5- « Untraceable » de Balsam Abo-Zour
Un indéniable sens de la composition et une touche d'une virtuose et fougueuse habilité font de cette huile sur toile signée Balsam Abo-Zour l'une des œuvres parmi les plus intéressantes de cette sélection. On y devine un corps de femme, un crâne d'animal, un sabot de bête ou, encore, des viscères se mélangeant à de la terre, de l'herbe... Étonnamment, cette peinture, sombrement surréaliste et d'un expressionnisme puissant, accroche le regard sans le révulser. Et pourtant, elle représente, de manière symbolique, la dissolution qui nous guette tous. Elle exprime le sentiment de finitude qui habite cette artiste de 35 ans, originaire de la Békaa-Est et qui cache sous une attitude enjouée et désinvolte une sorte de spleen, de désespoir ardent qui irrigue son travail. « Rien ne reste. Le corps humain se désagrège dans la nature, au point d'en devenir un élément. Et il ne reste plus aucune trace de l'être qui l'a habité. Le désir d'immortalité de l'être humain butte inexorablement sur son inéluctable effacement. Et toute ma peinture ne parle que de cela. »
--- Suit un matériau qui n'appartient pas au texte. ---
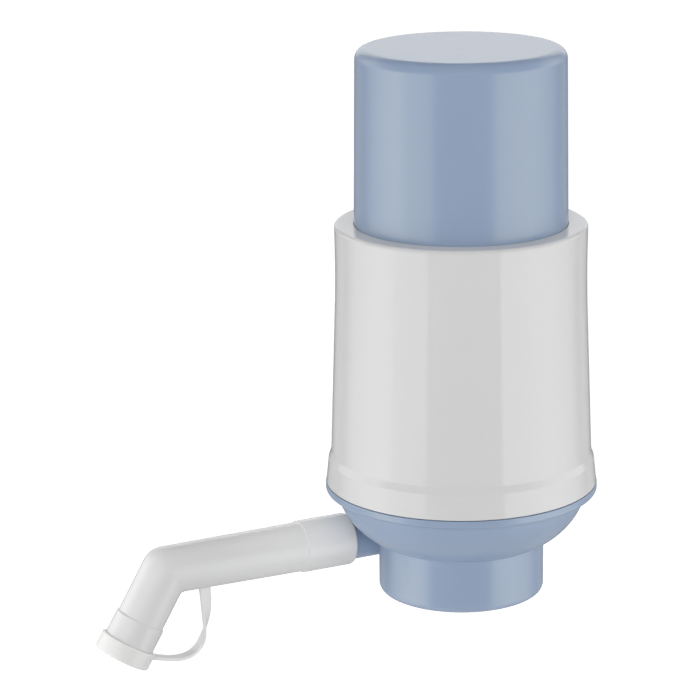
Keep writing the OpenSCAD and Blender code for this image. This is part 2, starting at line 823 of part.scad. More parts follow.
// Rubber sleeve that grips the neck, with a lip under the floor for its rim
module neck_seal() {
    foot_z = mouth_h + 0.2;
    color(grey_rubber)
        rotate_extrude()
            polygon([[neck_d / 2 + 0.2, foot_z], [recess_r - fit_gap, foot_z],
                [recess_r - fit_gap, floor_z], [bottle_mouth_r, floor_z],
                [bottle_mouth_r, floor_z - seal_lip_t],
                [neck_d / 2 - 0.4, floor_z - seal_lip_t],
                [neck_d / 2, floor_z - seal_lip_t - 1], [neck_d / 2, foot_z + 1]]);
}

// Straight run of the spout: socket collar and tapered tube up to the elbow
module spout_run() {
    socket_end = spout_start + socket_l;
    rotate_extrude()
        polygon(concat(
            [[0, spout_start]],
            arc([socket_r - socket_edge, spout_start + socket_edge],
                socket_edge, -90, 0),
            [[socket_r, socket_end - step_edge], [socket_r - step_edge, socket_end],
             [tube_r, socket_end], [leg_r, elbow_x], [0, elbow_x]]
        ));
}

module spout_leg() {
    rotate_extrude()
        polygon([[0, 0], [leg_r, 0], [leg_r, leg_l], [end_r - step_edge, leg_l],
            [end_r, leg_l + step_edge], [end_r, end_z - step_edge],
            [end_r - step_edge, end_z], [tip_r, end_z], [tip_r, tip_z - step_edge],
            [tip_r - step_edge, tip_z], [0, tip_z]]);
}

module spout_tube() {
    socket_end = spout_start + socket_depth;
    color(white)
        difference() {
            union() {
                on_outlet()
                    spout_run();
                translate([-elbow_x, outlet_y, outlet_z])
                    sphere(r = leg_r);
                on_leg()
                    spout_leg();
            }
            on_outlet() {
                translate([0, 0, spout_start - eps])
                    cylinder(r = socket_bore_r, h = socket_depth + eps);
                translate([0, 0, socket_end - eps])
                    cylinder(r1 = bore_r, r2 = leg_bore_r, h = elbow_x - socket_end + eps);
            }
            translate([-elbow_x, outlet_y, outlet_z])
                sphere(r = leg_bore_r);
            on_leg() {
                cylinder(r = leg_bore_r, h = end_z);
                cylinder(r = tip_bore_r, h = tip_z + eps);
            }
            translate([-strap_x, outlet_y, outlet_z - tube_r - 1])
                cylinder(r = peg_r + fit_gap, h = tube_wall + 2);
        }
}

module spout_o_ring() {
    color(grey_rubber)
        on_outlet()
            translate([0, 0, groove_x])
                rotate_extrude()
                    translate([o_ring_r, 0])
                        circle(r = o_ring_d / 2, $fn = 32);
}

module spout_cap() {
    in_r = tip_r + tip_play;
    color(soft_white)
        on_leg()
            rotate_extrude()
                polygon(concat(
                    [[in_r, spout_cap_z], [spout_cap_r - 0.5, spout_cap_z],
                     [spout_cap_r, spout_cap_z + 0.5]],
                    arc([spout_cap_r - spout_cap_edge, spout_cap_end - spout_cap_edge],
                        spout_cap_edge, 0, 90),
                    [[0, spout_cap_end], [0, spout_cap_end - spout_cap_t],
                     [in_r, spout_cap_end - spout_cap_t]]
                ));
}

// Flat strap from a peg in the tube's underside to the spout cap's rim
module cap_strap() {
    color(soft_white) {
        tube_along([for (i = [0 : strap_steps]) strap_ring(i / strap_steps)]);
        translate([-strap_x, outlet_y, strap_a[1] - 0.6])
            cylinder(r = peg_r, h = tube_wall + 0.4);
    }
}

base_body();
outer_housing();
press_cap();
valve_plate();
plate_gasket();
plate_screws();
bellows();
bellows_foot_ring();
foot_ring_screws();
return_spring();
outlet_valve();
bellows_top_plate();
bellows_top_ring();
top_plate_screws();
inlet_valve();
neck_seal();
spout_tube();
spout_o_ring();
spout_cap();
cap_strap();
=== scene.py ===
# %% [markdown]
# A water jug hand pump. It is pushed over the neck of a 19 litre jug. The blue
# press cap works a rubber bellows inside the white housing, the air goes down
# into the jug, and the water comes up and out of the angled spout.
#
# The measured construction model is loaded first and stays where it is. Each
# surface made below takes the place of one of its pieces, at the same size and
# in the same place, so the boxes of the measured pieces give most of the sizes.

# %% Load the measured pump
from math import ceil, cos, pi, radians, sin, tan

import bmesh
import bpy
import numpy as np
from mathutils import Matrix, Vector


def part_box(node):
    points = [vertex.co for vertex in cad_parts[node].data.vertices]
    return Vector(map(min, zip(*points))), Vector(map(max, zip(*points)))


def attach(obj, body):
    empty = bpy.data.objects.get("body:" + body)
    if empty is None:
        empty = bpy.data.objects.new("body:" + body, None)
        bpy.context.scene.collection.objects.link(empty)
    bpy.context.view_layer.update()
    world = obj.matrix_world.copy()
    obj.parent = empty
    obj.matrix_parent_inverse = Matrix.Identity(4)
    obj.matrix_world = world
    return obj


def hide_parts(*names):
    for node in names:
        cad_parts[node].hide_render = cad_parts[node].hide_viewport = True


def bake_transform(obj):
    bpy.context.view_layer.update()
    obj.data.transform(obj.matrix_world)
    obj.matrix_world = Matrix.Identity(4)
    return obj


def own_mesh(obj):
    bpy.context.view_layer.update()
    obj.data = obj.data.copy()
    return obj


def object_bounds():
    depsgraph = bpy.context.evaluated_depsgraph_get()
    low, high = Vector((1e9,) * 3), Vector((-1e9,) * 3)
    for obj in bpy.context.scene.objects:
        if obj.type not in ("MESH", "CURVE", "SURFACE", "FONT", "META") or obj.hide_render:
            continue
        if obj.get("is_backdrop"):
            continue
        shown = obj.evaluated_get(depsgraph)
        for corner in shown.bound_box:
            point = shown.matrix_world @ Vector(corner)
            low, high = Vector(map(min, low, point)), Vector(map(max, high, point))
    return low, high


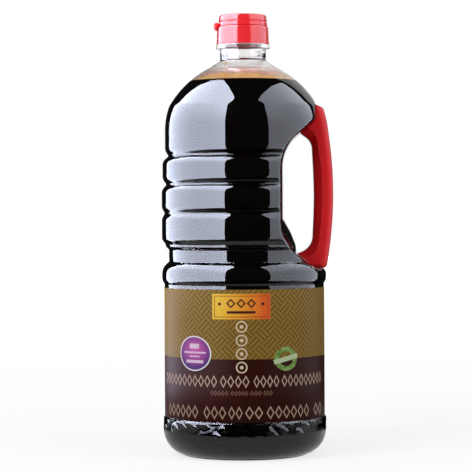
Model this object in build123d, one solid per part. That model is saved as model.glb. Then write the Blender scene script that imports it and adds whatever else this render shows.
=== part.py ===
from build123d import *
from math import radians, tan
import os

# A large sauce bottle in millimetres: a clear blown bottle with rounded ribs and a
# grip recess on its +X side, a moulded handle that fits into the recess, a flip-top
# cap with its thumb tab on the -X side, a wrap-round label and the sauce inside.
# The origin is on the bottle's axis, on the plane that the bottle stands on.

# ---- Body side, from the base up: insets are measured in from body_radius ----
body_radius = 52.7          # widest ring and ribs
foot_inset = 0.5            # plain band below the label
foot_height = 24.0
heel_radius = 16.1
panel_inset = 1.5           # sunk panel that carries the label
panel_height = 86.4
panel_step = 0.8            # height of the slope at the panel's lower edge
panel_rounding = 0.4
ring_height = 5.9           # straight part of the ring above the label
ring_slope_below = 2.2
ring_slope_above = 5.3
ring_rounding = 3.0
waist_inset = 4.5           # smooth narrow band above the ring
waist_height = 7.7
ledge_inset = 2.4           # narrow ledge between waist and lowest rib
ledge_slope = 2.0
ledge_height = 1.3
rib_pitches = (20.0, 18.4, 18.3)     # heights of the three ribs, groove to groove
rib_insets = (0.0, 0.0, 0.6)
groove_insets = (1.9, 3.1, 4.5)      # bottoms of the grooves above each rib
groove_width = 6.6
rib_rounding = 5.0
groove_rounding = 1.0
top_rib_inset = 2.3
top_rib_height = 16.3       # straight part of the top rib, from its groove's bottom
top_rib_taper = 2.8         # how far the top rib leans in to the shoulder
top_rib_taper_height = 15.6
top_rib_bow = 0.7           # how far the lean bows out
shoulder_bow = 2.5          # how far the shoulder bows out from a straight cone
shoulder_height = 24.6
throat_radius = 22.0        # where the shoulder turns into the straight throat
throat_height = 4.8
wall = 0.6                  # blown wall

# ---- Neck ----
neck_radius = 14.7
neck_height = 7.0
throat_lip = 0.7            # width of the small slope where throat meets neck
ring_radius = 17.2          # support ring under the cap
ring_thickness = 2.8
ring_edge_rounding = 0.8
finish_radius = 14.7        # plain tube inside the cap
finish_wall = 2.2
mouth_gap = 0.05            # between the mouth and the cap's deck

# ---- Grip recess on the +X side ----
facet_x = 46.5              # flat behind the handle's upper leg
facet_height = 9.3          # how far the flat runs down from the shoulder
grip_wall_x = 25.4          # deepest wall of the recess
grip_roof_angle = 42.0
grip_floor_angle = 38.0
grip_roof_rounding = 25.7
grip_floor_rounding = 29.0
grip_corner_rounding = 2.0
knee_x = 43.2               # where the floor flattens out above the ring
knee_rise = 2.8
grip_wall_bow = 405.0       # horizontal radius of the recess's wall
bolster_height = 23.0       # swelling low in the recess, above the floor
bolster_reach = 9.2
bolster_sink = 2.5          # how far it runs on below the floor
bolster_swell = 1.9
bolster_bow = 162.0         # horizontal radius of the swelling

# ---- Handle: heights are measured down from the shoulder or up from the ring ----
handle_width = 20.0
handle_clearance = 0.2
handle_top_inset = 1.3      # corners and bow of its back, against body_radius
handle_top_drop = 1.5
handle_neck_reach = 0.9
handle_neck_drop = 10.2
handle_bow_reach = 7.3
handle_heel_reach = 0.3
handle_heel_rise = 0.6
handle_top_slope = 25.7
handle_back_radius = 260.0
handle_corner_rounding = 3.2
handle_edge_rounding = 2.6  # rounding of its long back edges
grip_thickness = 11.7       # from the middle of the back to the grip edge
grip_bow = 1.8
grip_edge_radius = 300.0
hole_top_drop = 23.0        # corners of the finger hole at the grip edge
hole_top_angle = 35.0
hole_top_rounding = 9.0
hole_bottom_rise = 13.8
hole_bottom_angle = 20.0
hole_bottom_rounding = 11.0

# ---- Cap ----
cap_clearance = 0.25
cap_seat_gap = 0.05         # between cap and support ring
cap_bottom_radius = 16.8
cap_top_radius = 16.4
cap_height = 11.7
cap_deck = 1.3
cap_edge_rounding = 0.3
lid_gap = 0.15
lid_radius = 15.8
lid_top_radius = 14.9
lid_height = 7.1
lid_wall = 1.4
lid_edge_rounding = 1.3
lid_groove_height = 2.9     # fine groove around the lid
lid_groove_width = 0.7
lid_groove_depth = 0.4
tab_reach = 2.8             # thumb tab past the lid's side
tab_width = 9.0
tab_drop = 2.8              # how far it hangs over the cap's side
tab_rise = 2.4
tab_gap = 0.2
tab_rounding = 1.2

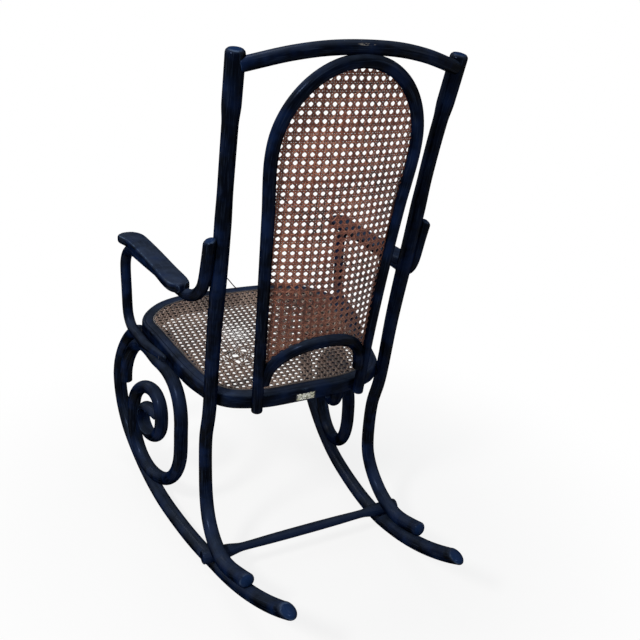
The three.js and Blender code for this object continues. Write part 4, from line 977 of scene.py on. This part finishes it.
def pad_shape():
    """An arm pad: rounded oblong sections set along the arm, whose two sides follow tables of shares."""
    table = np.array([
        [0, 0.32, 0.36], [0.02, 0.54, 0.56], [0.07, 0.66, 0.68], [0.3, 0.68, 0.66], [0.6, 0.72, 0.66],
        [0.83, 0.71, 0.74], [0.9, 0.69, 0.86], [0.95, 0.62, 0.99], [0.98, 0.48, 0.96], [1, 0.3, 0.74],
    ])
    soft, pad_length, pad_flare, pad_half, pad_sink = 6.5, 359, 34, 9.5, 8
    pad_back, pad_side, pad_toe, crown_rise, outer_cut = 45, 246, 0.02, 0.7, 0.4
    run = pad_length - 2 * soft
    inner, outer = table[:, 1] * pad_flare - soft, table[:, 2] * pad_flare - soft - outer_cut
    lay = columns(table[:, 0] * run, inner, outer)
    fine, lengths = fine_curve(lay)
    reach = np.concatenate([np.linspace(0, 0.06, 14), np.linspace(0.08, 0.82, 44), np.linspace(0.84, 1, 34)])
    laid = places_at(fine, lengths, np.interp(reach * run, fine[:, 0], lengths))
    rounding = np.radians([90.0, 75.0, 60.0, 45.0, 30.0, 15.0])
    over = (soft * np.sin(rounding))[:, None] * side_axis
    grow = soft * np.cos(rounding)
    rows = np.vstack([laid[0] - over, laid, laid[-1] + over[::-1]])
    growth = np.concatenate([grow, np.full(len(laid), soft), grow[::-1]])[:, None]
    inner = rows[:, 1:2] + growth
    outer = rows[:, 2:3] + growth
    tall = pad_half - soft + growth
    corner = np.radians(np.linspace(0, 90, 6))
    along_top = np.linspace(1, -1, 9)[1:-1]
    round_in = np.minimum(soft, tall)
    out_arc = outer - round_in + round_in * np.cos(corner)
    top_arc = tall - round_in + round_in * np.sin(corner)
    in_arc = -(inner - round_in + round_in * np.cos(corner))
    middle = (outer - inner) / 2
    half = (outer + inner) / 2 - round_in
    top_x = middle + half * along_top
    top_z = tall + crown_rise * (1 - along_top**2)
    under_z = -tall * np.ones_like(along_top)
    x = np.hstack([out_arc, top_x, in_arc[:, ::-1], in_arc, top_x[:, ::-1], out_arc[:, ::-1]])
    z = np.hstack([top_arc, top_z, top_arc[:, ::-1], -top_arc, under_z, -top_arc[:, ::-1]])
    y = -pad_back - soft - rows[:, :1] * np.ones_like(x)
    base = under_pad[1] + arm_half - pad_sink + pad_half + (under_pad[0] - y) * math.tan(arm_pitch)
    grid = columns(pad_side - pad_toe * y + x, y, base + z)
    # Marks along the rounded rims, which the lacquer lightens into a painted rim highlight.
    rim = np.exp(-(((np.abs(z) - tall + 1.6) / 1.5) ** 2)) * (np.abs(x - middle) > half)
    return tube_shape(grid, metres_along(grid, 1), -y[:, 0] / 1000, rim * 0.8, 0.0)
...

6- Raouché vue par Alia Noueihed Nohra
En techniques mixtes (collage, peinture, sérigraphie), Alia Noueihed Nohra dresse une ode aux rochers de Raouché. « L'idée m'en est venue à la suite de la polémique de Dalieh. » L'artiste multimédias s'est ainsi remise à observer ces rochers liés à ses souvenirs d'enfance d'un œil nouveau. Délicate, poétique, un brin mystérieuse, l'œuvre qu'elle présente au Salon d'automne déroule 5 vues de différents angles de ce site iconique, élément symbolique du paysage libanais. La force de cette pièce, de prime abord anodine, est qu'elle s'adresse à la mémoire collective des visiteurs et fait surgir dans leurs esprits des associations inattendues avec des images et des lieux personnels ou emblématiques...
7- « Beyond & Ascension » de Nevine Boueiz
Entre la maîtrise et l'inventivité de Samar Mogharbel et de Nathalie Khayat (toutes deux présentes au Salon), retenir le travail d'une nouvelle venue dans l'univers de la céramique peut surprendre. On pourrait lier cela à la chance du débutant. Sauf que dans le cadre de cette exposition, les deux pièces en grès façonnées à la main de Nevine Boueiz, peintre de formation, passée récemment à la poterie, séduisent indéniablement. Baptisées Beyond & Ascension, leurs volumes élancés, à la texture partiellement glaçurée, dégagent en effet une note d'élévation, de clarté sereine et apaisante.